Exercise goal: Lift out, unaltered, the lines of the material below between the line holding "off the shoulder" and the line holding "bpy.data.objects.remove(obj)", counting both.

Given information:
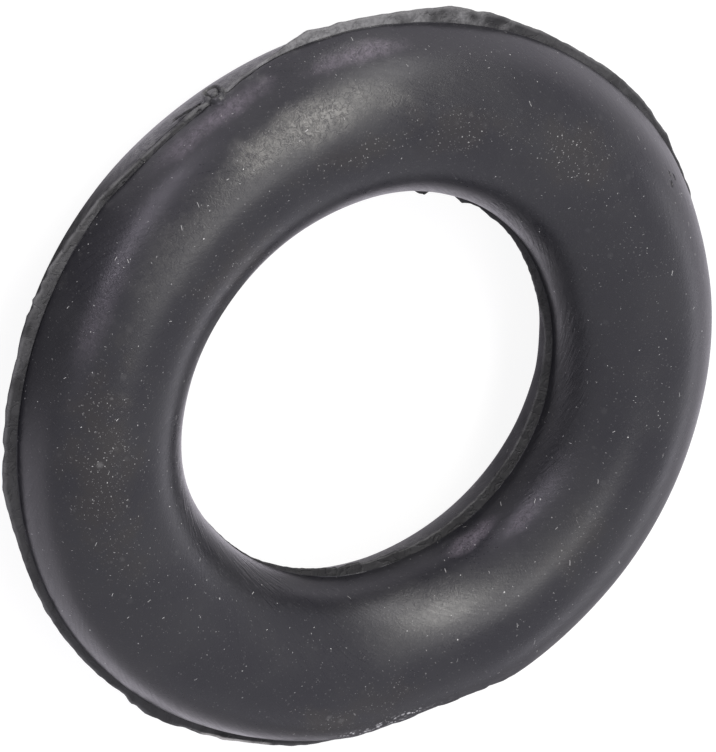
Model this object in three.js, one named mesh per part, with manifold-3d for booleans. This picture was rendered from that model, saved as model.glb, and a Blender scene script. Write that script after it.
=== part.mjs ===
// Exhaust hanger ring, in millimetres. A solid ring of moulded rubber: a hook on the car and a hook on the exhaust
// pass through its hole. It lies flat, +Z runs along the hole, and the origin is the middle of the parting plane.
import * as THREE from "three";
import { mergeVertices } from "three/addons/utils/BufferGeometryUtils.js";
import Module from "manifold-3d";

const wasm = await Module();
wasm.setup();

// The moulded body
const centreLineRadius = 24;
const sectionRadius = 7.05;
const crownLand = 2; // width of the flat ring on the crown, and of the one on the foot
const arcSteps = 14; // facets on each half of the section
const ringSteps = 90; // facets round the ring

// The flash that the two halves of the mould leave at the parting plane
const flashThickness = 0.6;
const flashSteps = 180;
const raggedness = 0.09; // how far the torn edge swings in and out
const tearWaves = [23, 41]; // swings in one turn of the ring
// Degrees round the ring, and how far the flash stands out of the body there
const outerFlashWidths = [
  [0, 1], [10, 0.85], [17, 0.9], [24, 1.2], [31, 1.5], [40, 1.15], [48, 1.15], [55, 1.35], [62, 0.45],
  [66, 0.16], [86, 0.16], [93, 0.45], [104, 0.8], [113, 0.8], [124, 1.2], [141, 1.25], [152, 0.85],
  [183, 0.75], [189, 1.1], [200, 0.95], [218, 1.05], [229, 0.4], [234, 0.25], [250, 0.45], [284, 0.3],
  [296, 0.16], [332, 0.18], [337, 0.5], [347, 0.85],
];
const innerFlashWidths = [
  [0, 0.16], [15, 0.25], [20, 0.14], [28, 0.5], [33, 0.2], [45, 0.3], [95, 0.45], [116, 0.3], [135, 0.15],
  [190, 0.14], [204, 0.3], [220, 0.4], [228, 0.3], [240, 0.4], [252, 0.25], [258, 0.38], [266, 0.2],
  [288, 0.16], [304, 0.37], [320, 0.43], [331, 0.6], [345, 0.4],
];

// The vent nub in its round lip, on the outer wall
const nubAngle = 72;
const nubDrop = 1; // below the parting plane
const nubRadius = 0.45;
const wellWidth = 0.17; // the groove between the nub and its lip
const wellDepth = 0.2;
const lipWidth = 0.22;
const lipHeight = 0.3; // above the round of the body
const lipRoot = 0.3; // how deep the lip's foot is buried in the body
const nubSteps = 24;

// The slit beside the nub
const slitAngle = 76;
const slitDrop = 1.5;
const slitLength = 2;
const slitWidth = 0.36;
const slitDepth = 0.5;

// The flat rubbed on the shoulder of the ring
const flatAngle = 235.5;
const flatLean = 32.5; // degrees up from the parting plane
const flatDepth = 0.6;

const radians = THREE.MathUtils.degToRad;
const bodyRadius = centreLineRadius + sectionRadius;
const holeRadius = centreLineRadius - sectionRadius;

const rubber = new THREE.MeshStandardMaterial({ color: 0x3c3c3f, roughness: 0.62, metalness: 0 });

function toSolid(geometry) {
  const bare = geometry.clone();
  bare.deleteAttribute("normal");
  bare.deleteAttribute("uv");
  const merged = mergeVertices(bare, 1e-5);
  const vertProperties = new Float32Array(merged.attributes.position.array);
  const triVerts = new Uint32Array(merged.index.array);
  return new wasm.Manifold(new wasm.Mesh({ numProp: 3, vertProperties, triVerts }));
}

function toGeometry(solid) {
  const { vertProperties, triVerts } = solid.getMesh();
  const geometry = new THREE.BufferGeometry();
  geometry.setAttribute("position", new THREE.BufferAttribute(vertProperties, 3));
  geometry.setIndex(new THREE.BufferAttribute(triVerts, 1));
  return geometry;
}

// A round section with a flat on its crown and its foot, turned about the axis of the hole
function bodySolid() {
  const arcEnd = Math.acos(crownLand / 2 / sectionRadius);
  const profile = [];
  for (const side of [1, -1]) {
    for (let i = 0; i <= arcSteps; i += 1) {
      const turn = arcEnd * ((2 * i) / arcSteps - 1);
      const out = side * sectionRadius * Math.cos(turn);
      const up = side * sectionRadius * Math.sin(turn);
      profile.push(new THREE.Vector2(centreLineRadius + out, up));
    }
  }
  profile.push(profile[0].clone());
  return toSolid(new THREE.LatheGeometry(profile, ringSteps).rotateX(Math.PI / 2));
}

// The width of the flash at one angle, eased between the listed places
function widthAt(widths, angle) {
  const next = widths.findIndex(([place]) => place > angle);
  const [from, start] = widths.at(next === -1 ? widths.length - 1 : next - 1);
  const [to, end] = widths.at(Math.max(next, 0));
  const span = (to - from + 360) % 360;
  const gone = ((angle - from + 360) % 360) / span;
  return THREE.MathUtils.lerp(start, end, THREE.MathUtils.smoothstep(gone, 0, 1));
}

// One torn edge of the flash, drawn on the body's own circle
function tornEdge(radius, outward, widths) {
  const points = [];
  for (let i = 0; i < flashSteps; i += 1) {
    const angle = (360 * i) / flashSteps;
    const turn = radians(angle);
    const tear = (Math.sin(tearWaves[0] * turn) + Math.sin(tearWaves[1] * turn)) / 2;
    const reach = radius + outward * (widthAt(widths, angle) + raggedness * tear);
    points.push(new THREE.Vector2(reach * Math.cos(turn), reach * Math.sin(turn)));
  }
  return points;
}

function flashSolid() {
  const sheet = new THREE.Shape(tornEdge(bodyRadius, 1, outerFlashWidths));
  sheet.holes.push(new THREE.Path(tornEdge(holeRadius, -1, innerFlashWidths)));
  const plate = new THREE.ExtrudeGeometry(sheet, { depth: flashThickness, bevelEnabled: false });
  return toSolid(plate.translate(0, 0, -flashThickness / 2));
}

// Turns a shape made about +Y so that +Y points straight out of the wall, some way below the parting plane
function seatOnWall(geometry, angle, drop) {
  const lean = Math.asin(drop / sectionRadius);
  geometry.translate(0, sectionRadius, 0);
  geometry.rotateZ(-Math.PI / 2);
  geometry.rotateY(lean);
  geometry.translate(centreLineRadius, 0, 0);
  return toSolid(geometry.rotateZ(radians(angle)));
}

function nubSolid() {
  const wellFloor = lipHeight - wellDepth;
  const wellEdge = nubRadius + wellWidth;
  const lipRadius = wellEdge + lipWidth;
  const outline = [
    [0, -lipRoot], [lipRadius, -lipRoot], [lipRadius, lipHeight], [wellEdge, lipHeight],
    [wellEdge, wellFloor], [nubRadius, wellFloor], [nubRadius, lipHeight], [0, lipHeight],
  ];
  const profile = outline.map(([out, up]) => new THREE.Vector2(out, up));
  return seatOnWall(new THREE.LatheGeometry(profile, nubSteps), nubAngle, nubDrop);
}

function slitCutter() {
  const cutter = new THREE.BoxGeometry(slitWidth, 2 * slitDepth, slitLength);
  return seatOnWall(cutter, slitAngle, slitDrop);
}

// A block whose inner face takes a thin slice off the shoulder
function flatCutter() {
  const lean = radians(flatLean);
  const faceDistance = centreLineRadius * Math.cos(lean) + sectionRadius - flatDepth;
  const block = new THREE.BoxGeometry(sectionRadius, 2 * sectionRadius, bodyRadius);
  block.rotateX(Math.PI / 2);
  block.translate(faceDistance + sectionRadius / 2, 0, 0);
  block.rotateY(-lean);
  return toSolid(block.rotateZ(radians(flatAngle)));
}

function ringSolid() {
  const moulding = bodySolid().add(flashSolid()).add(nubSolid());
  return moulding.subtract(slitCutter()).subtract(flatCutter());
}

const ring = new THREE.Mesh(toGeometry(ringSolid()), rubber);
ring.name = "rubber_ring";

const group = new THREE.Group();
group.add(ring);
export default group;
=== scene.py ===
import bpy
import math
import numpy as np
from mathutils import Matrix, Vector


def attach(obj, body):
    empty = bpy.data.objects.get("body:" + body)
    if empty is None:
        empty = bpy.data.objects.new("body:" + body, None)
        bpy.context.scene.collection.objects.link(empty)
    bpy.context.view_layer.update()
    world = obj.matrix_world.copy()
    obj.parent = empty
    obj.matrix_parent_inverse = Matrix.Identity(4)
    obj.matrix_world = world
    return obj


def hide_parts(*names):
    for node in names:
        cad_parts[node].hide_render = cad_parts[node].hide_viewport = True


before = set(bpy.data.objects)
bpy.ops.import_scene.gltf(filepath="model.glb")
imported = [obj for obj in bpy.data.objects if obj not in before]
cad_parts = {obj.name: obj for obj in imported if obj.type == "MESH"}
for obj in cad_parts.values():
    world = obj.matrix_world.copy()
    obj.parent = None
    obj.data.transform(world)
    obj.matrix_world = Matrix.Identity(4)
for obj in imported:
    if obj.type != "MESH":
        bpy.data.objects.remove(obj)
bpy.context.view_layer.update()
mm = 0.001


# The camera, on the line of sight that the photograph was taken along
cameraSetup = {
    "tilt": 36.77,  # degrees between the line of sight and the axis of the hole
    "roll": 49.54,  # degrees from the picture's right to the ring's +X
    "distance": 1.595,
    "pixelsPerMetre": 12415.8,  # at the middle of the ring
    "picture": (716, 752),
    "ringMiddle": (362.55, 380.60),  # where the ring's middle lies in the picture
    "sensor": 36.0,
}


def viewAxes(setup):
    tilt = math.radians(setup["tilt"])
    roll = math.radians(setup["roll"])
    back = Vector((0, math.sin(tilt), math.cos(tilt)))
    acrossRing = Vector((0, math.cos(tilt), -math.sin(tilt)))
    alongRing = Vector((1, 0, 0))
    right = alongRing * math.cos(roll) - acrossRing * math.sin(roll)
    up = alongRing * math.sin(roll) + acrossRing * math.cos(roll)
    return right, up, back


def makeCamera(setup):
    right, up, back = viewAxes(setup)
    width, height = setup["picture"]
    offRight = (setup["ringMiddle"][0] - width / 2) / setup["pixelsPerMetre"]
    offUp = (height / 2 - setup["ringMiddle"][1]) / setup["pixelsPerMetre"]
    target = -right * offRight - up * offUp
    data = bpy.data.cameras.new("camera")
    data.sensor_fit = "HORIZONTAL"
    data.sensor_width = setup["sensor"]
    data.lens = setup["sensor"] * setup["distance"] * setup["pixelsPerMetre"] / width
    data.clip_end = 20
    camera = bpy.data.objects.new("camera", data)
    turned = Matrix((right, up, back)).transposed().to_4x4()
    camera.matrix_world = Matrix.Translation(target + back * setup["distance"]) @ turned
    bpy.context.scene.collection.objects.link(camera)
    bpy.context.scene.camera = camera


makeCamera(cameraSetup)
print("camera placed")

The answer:
// A block whose inner face takes a thin slice off the shoulder
function flatCutter() {
  const lean = radians(flatLean);
  const faceDistance = centreLineRadius * Math.cos(lean) + sectionRadius - flatDepth;
  const block = new THREE.BoxGeometry(sectionRadius, 2 * sectionRadius, bodyRadius);
  block.rotateX(Math.PI / 2);
  block.translate(faceDistance + sectionRadius / 2, 0, 0);
  block.rotateY(-lean);
  return toSolid(block.rotateZ(radians(flatAngle)));
}

function ringSolid() {
  const moulding = bodySolid().add(flashSolid()).add(nubSolid());
  return moulding.subtract(slitCutter()).subtract(flatCutter());
}

const ring = new THREE.Mesh(toGeometry(ringSolid()), rubber);
ring.name = "rubber_ring";

const group = new THREE.Group();
group.add(ring);
export default group;
=== scene.py ===
import bpy
import math
import numpy as np
from mathutils import Matrix, Vector


def attach(obj, body):
    empty = bpy.data.objects.get("body:" + body)
    if empty is None:
        empty = bpy.data.objects.new("body:" + body, None)
        bpy.context.scene.collection.objects.link(empty)
    bpy.context.view_layer.update()
    world = obj.matrix_world.copy()
    obj.parent = empty
    obj.matrix_parent_inverse = Matrix.Identity(4)
    obj.matrix_world = world
    return obj


def hide_parts(*names):
    for node in names:
        cad_parts[node].hide_render = cad_parts[node].hide_viewport = True


before = set(bpy.data.objects)
bpy.ops.import_scene.gltf(filepath="model.glb")
imported = [obj for obj in bpy.data.objects if obj not in before]
cad_parts = {obj.name: obj for obj in imported if obj.type == "MESH"}
for obj in cad_parts.values():
    world = obj.matrix_world.copy()
    obj.parent = None
    obj.data.transform(world)
    obj.matrix_world = Matrix.Identity(4)
for obj in imported:
    if obj.type != "MESH":
        bpy.data.objects.remove(obj)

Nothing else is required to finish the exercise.